Mathematical tools and software have been developed to convert the wind tunnel data to flutter derivatives.The methodology for estimation of buffeting response and vortex induced oscillatory response of cable stayed bridge are presented based on aerodynamic coefficients obtained from wind tunnel studies. Software has been developed for the prediction of aerodynamic stability of cable stayed bridge using the flutter derivatives obtained from wind tunnel investigations. The validation of software is illustrated with the example of Tsurumi Bridge –an existing bridge in Japan. Also, the aerodynamic stability of Yamuna Bridge have been predicted.

Based on the work, guidelines for the aerodynamic design of cable stayed bridges have been prepared.

The project work reported is limited to aerodynamic stability of cable stayed bridge decks.

More efforts need to be made to investigate the aerodynamics of other type of bridge decks used in long span cable stayed bridges. Further wind tunnel studies are to be carried out to understand the aerodynamic effects on pylons of different configuration and cables of different diameters.

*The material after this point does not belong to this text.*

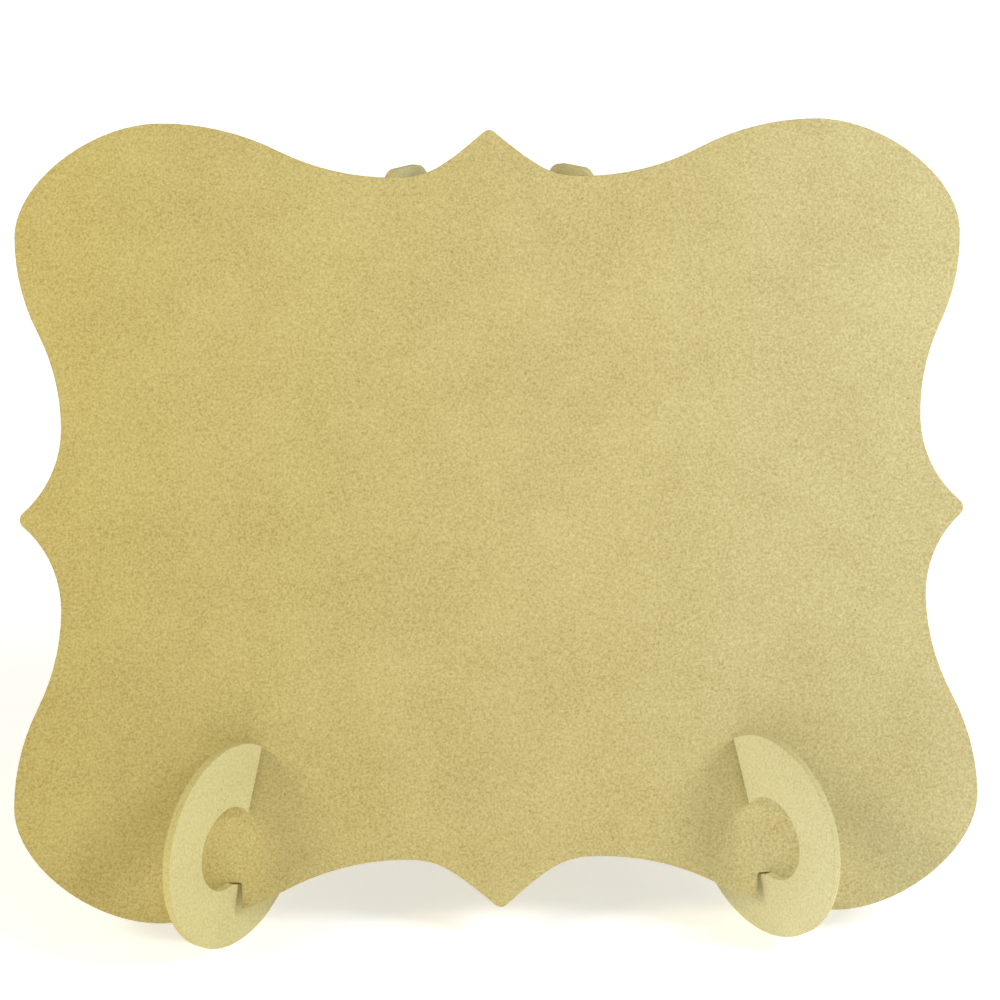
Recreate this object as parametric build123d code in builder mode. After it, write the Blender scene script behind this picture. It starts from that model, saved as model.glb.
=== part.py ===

1. State-of–the–Art Report on Studies for Aerodynamic Stability of cable Stayed Bridge Decks, Report No:     CRRI/BIE/MORTH/B-25/SSP-0014/1, June 2004.
2. Report on Studies for Aerodynamic Stability of Cable Stayed Bridge Decks, Report No: CRRI/BIE/MORTH/B-25/SSP-0014/2,     June 2004
3. A technical presentation on “Wind Effects on Long Span Cable Stayed Bridges”was made at the 51st HRB meeting held     during IRC Annual Session in January 2005 at Bangalore.